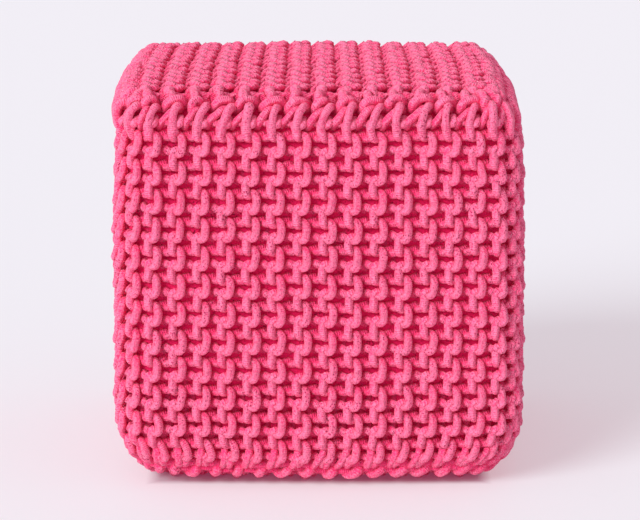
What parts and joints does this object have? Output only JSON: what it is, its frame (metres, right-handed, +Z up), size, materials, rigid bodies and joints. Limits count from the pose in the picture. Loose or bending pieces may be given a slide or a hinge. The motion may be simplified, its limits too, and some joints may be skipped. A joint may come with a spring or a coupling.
{
  "type": "knitted pouf",
  "caption": "Filled cube floor pouf in a thick garter-stitch cord cover, with sewn top and base edges and a flat base to stand on.",
  "frame": {"origin": "middle of the base, on the floor the pouf stands on", "axes": "+Z up; -Y is the front, the side the picture shows; +X is the front's right-hand side"},
  "size_m": [0.3614, 0.3614, 0.35],
  "materials": {
    "knit": "matt cotton cord, hot pink",
    "seam": "matt cotton cord, hot pink"
  },
  "bodies": {
    "root": {"side_band": "knit", "top_square": "knit", "base_square": "knit", "top_seam": "seam", "base_seam": "seam"}
  },
  "joints": []
}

#### Written exercise
Repeat the data above, word for word.

#### Answer in full
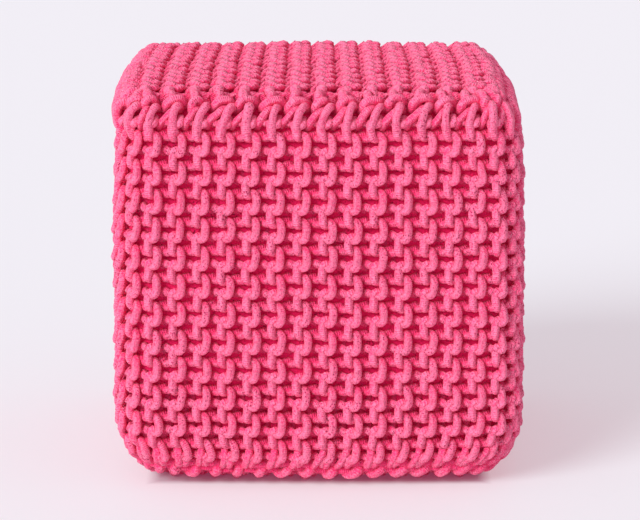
What parts and joints does this object have? Output only JSON: what it is, its frame (metres, right-handed, +Z up), size, materials, rigid bodies and joints. Limits count from the pose in the picture. Loose or bending pieces may be given a slide or a hinge. The motion may be simplified, its limits too, and some joints may be skipped. A joint may come with a spring or a coupling.
{
  "type": "knitted pouf",
  "caption": "Filled cube floor pouf in a thick garter-stitch cord cover, with sewn top and base edges and a flat base to stand on.",
  "frame": {"origin": "middle of the base, on the floor the pouf stands on", "axes": "+Z up; -Y is the front, the side the picture shows; +X is the front's right-hand side"},
  "size_m": [0.3614, 0.3614, 0.35],
  "materials": {
    "knit": "matt cotton cord, hot pink",
    "seam": "matt cotton cord, hot pink"
  },
  "bodies": {
    "root": {"side_band": "knit", "top_square": "knit", "base_square": "knit", "top_seam": "seam", "base_seam": "seam"}
  },
  "joints": []
}